## [DATA PROVIDED]
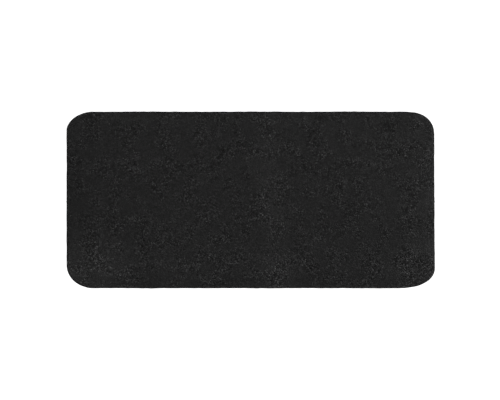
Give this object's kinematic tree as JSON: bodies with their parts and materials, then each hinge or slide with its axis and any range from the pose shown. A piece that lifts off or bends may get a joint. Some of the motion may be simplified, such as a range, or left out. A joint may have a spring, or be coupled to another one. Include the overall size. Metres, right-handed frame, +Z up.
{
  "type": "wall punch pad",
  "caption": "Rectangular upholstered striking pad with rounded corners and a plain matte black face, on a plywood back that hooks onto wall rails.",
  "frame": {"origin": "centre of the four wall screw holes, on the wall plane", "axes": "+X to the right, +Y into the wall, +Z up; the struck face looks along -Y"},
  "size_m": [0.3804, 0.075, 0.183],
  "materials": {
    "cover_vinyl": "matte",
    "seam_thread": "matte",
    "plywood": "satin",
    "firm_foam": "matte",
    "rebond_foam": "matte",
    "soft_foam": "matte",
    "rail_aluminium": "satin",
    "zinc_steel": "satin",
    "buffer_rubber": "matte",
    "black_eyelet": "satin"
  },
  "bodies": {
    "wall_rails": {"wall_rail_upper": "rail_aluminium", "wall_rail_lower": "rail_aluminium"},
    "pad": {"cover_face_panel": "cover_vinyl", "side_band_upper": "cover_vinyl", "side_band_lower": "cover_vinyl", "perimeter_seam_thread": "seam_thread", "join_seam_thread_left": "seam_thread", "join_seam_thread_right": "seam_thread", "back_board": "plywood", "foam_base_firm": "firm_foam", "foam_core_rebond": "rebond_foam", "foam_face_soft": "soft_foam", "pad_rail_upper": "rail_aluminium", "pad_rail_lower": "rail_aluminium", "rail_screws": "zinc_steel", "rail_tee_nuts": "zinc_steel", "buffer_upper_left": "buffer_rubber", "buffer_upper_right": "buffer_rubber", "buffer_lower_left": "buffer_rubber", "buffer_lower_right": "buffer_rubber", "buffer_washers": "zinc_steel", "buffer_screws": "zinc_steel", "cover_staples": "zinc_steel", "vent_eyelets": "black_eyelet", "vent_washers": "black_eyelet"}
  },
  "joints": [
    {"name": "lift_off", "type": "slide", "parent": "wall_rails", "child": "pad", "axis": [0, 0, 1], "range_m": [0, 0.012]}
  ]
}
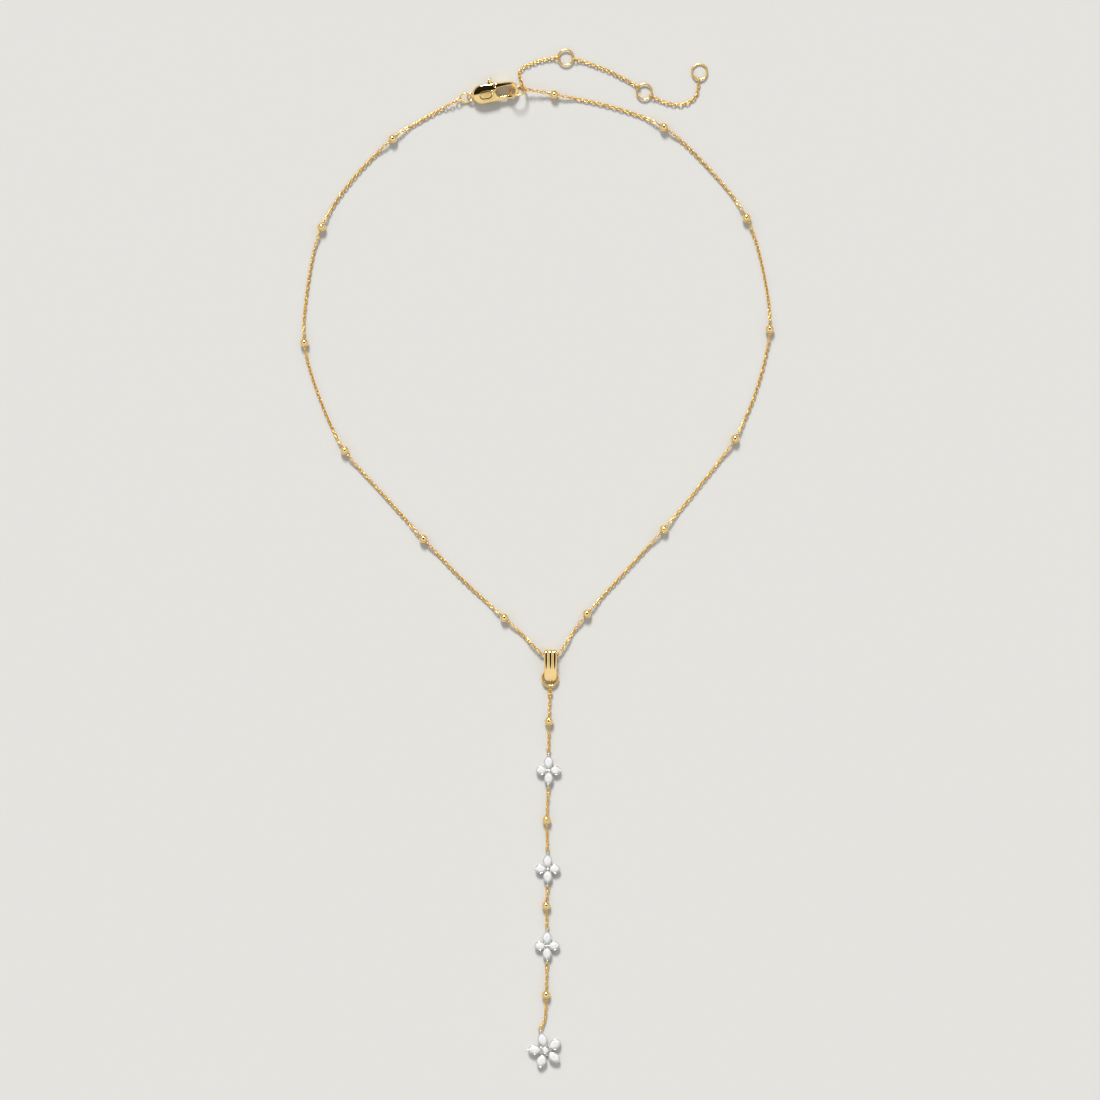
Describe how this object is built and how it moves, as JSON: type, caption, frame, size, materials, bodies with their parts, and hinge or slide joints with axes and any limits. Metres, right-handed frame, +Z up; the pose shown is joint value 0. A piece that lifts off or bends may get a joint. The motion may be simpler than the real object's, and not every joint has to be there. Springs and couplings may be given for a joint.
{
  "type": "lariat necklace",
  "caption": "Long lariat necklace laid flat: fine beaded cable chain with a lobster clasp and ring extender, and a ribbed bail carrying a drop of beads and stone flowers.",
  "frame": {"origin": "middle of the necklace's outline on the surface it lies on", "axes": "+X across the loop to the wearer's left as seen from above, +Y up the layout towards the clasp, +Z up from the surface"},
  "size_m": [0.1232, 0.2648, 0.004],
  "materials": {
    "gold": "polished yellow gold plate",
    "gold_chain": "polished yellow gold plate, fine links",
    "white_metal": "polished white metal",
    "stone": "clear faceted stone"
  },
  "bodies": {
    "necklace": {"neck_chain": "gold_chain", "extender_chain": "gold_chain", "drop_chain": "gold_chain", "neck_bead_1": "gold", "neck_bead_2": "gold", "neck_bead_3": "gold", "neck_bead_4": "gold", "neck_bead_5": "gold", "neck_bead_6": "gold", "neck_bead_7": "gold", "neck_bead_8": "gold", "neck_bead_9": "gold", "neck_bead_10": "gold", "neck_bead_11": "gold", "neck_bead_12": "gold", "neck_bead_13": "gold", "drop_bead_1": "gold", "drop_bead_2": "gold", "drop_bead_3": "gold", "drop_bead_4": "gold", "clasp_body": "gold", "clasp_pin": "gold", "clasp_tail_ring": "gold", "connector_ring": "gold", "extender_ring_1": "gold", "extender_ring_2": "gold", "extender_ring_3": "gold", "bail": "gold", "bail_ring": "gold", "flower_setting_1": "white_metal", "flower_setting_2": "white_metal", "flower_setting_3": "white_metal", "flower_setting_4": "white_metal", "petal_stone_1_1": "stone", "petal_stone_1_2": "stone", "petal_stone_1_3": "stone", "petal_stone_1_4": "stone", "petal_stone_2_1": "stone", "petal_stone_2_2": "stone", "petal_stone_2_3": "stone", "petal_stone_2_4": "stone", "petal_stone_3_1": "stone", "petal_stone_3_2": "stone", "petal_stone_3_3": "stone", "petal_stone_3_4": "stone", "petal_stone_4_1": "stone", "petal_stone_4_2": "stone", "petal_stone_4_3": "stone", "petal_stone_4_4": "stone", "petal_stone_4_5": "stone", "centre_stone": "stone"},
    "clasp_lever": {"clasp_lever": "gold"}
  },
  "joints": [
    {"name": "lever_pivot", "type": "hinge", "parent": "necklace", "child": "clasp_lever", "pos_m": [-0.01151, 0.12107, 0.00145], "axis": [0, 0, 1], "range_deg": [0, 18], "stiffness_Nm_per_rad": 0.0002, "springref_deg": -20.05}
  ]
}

## [TASK DESCRIPTION]
From the records above, extract everything verbatim.

## [SOLUTION TO THIS EXERCISE]
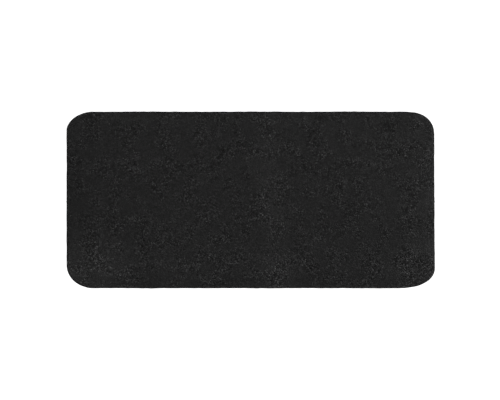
Give this object's kinematic tree as JSON: bodies with their parts and materials, then each hinge or slide with its axis and any range from the pose shown. A piece that lifts off or bends may get a joint. Some of the motion may be simplified, such as a range, or left out. A joint may have a spring, or be coupled to another one. Include the overall size. Metres, right-handed frame, +Z up.
{
  "type": "wall punch pad",
  "caption": "Rectangular upholstered striking pad with rounded corners and a plain matte black face, on a plywood back that hooks onto wall rails.",
  "frame": {"origin": "centre of the four wall screw holes, on the wall plane", "axes": "+X to the right, +Y into the wall, +Z up; the struck face looks along -Y"},
  "size_m": [0.3804, 0.075, 0.183],
  "materials": {
    "cover_vinyl": "matte",
    "seam_thread": "matte",
    "plywood": "satin",
    "firm_foam": "matte",
    "rebond_foam": "matte",
    "soft_foam": "matte",
    "rail_aluminium": "satin",
    "zinc_steel": "satin",
    "buffer_rubber": "matte",
    "black_eyelet": "satin"
  },
  "bodies": {
    "wall_rails": {"wall_rail_upper": "rail_aluminium", "wall_rail_lower": "rail_aluminium"},
    "pad": {"cover_face_panel": "cover_vinyl", "side_band_upper": "cover_vinyl", "side_band_lower": "cover_vinyl", "perimeter_seam_thread": "seam_thread", "join_seam_thread_left": "seam_thread", "join_seam_thread_right": "seam_thread", "back_board": "plywood", "foam_base_firm": "firm_foam", "foam_core_rebond": "rebond_foam", "foam_face_soft": "soft_foam", "pad_rail_upper": "rail_aluminium", "pad_rail_lower": "rail_aluminium", "rail_screws": "zinc_steel", "rail_tee_nuts": "zinc_steel", "buffer_upper_left": "buffer_rubber", "buffer_upper_right": "buffer_rubber", "buffer_lower_left": "buffer_rubber", "buffer_lower_right": "buffer_rubber", "buffer_washers": "zinc_steel", "buffer_screws": "zinc_steel", "cover_staples": "zinc_steel", "vent_eyelets": "black_eyelet", "vent_washers": "black_eyelet"}
  },
  "joints": [
    {"name": "lift_off", "type": "slide", "parent": "wall_rails", "child": "pad", "axis": [0, 0, 1], "range_m": [0, 0.012]}
  ]
}
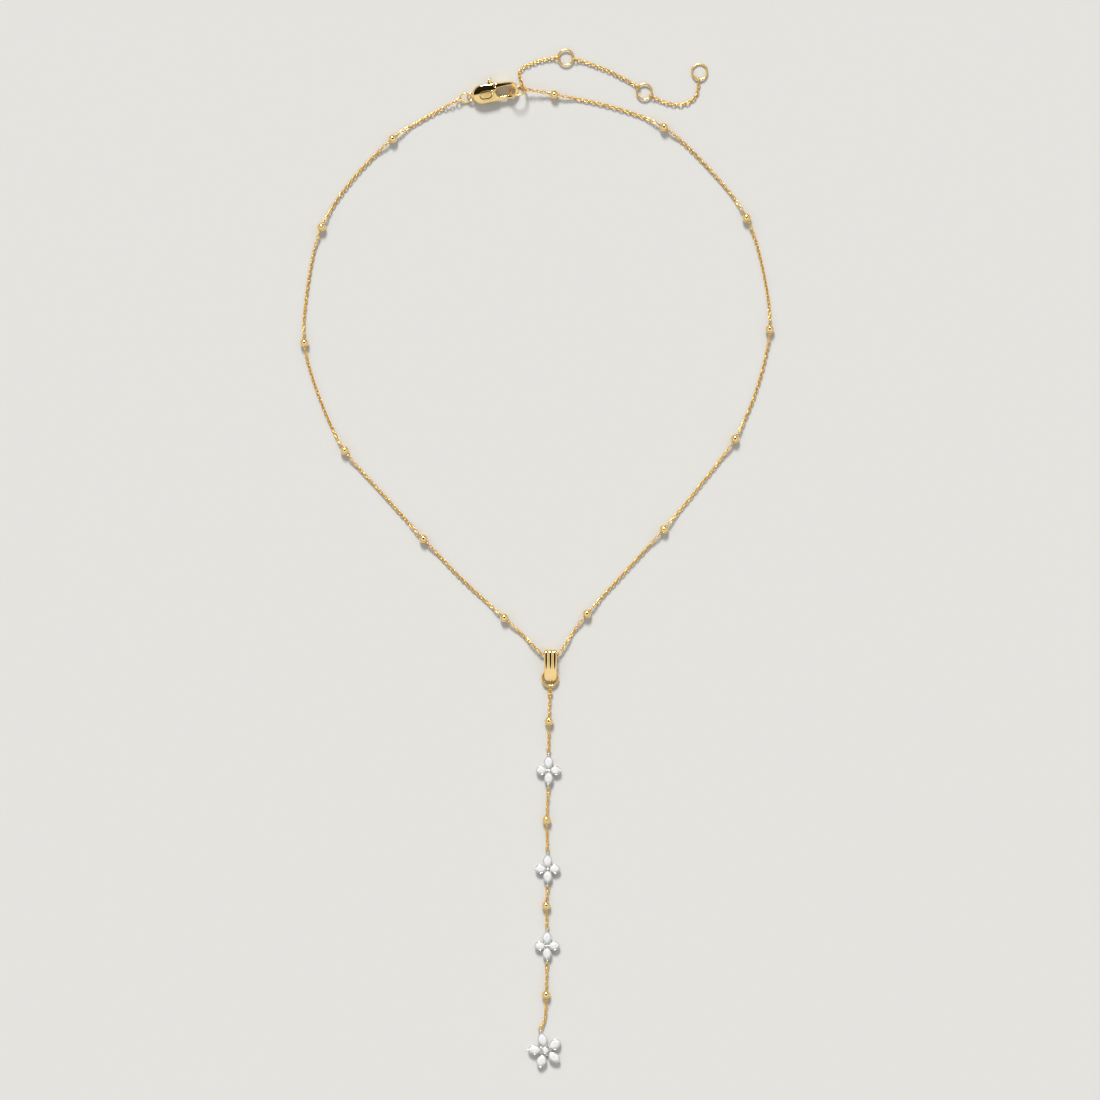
Describe how this object is built and how it moves, as JSON: type, caption, frame, size, materials, bodies with their parts, and hinge or slide joints with axes and any limits. Metres, right-handed frame, +Z up; the pose shown is joint value 0. A piece that lifts off or bends may get a joint. The motion may be simpler than the real object's, and not every joint has to be there. Springs and couplings may be given for a joint.
{
  "type": "lariat necklace",
  "caption": "Long lariat necklace laid flat: fine beaded cable chain with a lobster clasp and ring extender, and a ribbed bail carrying a drop of beads and stone flowers.",
  "frame": {"origin": "middle of the necklace's outline on the surface it lies on", "axes": "+X across the loop to the wearer's left as seen from above, +Y up the layout towards the clasp, +Z up from the surface"},
  "size_m": [0.1232, 0.2648, 0.004],
  "materials": {
    "gold": "polished yellow gold plate",
    "gold_chain": "polished yellow gold plate, fine links",
    "white_metal": "polished white metal",
    "stone": "clear faceted stone"
  },
  "bodies": {
    "necklace": {"neck_chain": "gold_chain", "extender_chain": "gold_chain", "drop_chain": "gold_chain", "neck_bead_1": "gold", "neck_bead_2": "gold", "neck_bead_3": "gold", "neck_bead_4": "gold", "neck_bead_5": "gold", "neck_bead_6": "gold", "neck_bead_7": "gold", "neck_bead_8": "gold", "neck_bead_9": "gold", "neck_bead_10": "gold", "neck_bead_11": "gold", "neck_bead_12": "gold", "neck_bead_13": "gold", "drop_bead_1": "gold", "drop_bead_2": "gold", "drop_bead_3": "gold", "drop_bead_4": "gold", "clasp_body": "gold", "clasp_pin": "gold", "clasp_tail_ring": "gold", "connector_ring": "gold", "extender_ring_1": "gold", "extender_ring_2": "gold", "extender_ring_3": "gold", "bail": "gold", "bail_ring": "gold", "flower_setting_1": "white_metal", "flower_setting_2": "white_metal", "flower_setting_3": "white_metal", "flower_setting_4": "white_metal", "petal_stone_1_1": "stone", "petal_stone_1_2": "stone", "petal_stone_1_3": "stone", "petal_stone_1_4": "stone", "petal_stone_2_1": "stone", "petal_stone_2_2": "stone", "petal_stone_2_3": "stone", "petal_stone_2_4": "stone", "petal_stone_3_1": "stone", "petal_stone_3_2": "stone", "petal_stone_3_3": "stone", "petal_stone_3_4": "stone", "petal_stone_4_1": "stone", "petal_stone_4_2": "stone", "petal_stone_4_3": "stone", "petal_stone_4_4": "stone", "petal_stone_4_5": "stone", "centre_stone": "stone"},
    "clasp_lever": {"clasp_lever": "gold"}
  },
  "joints": [
    {"name": "lever_pivot", "type": "hinge", "parent": "necklace", "child": "clasp_lever", "pos_m": [-0.01151, 0.12107, 0.00145], "axis": [0, 0, 1], "range_deg": [0, 18], "stiffness_Nm_per_rad": 0.0002, "springref_deg": -20.05}
  ]
}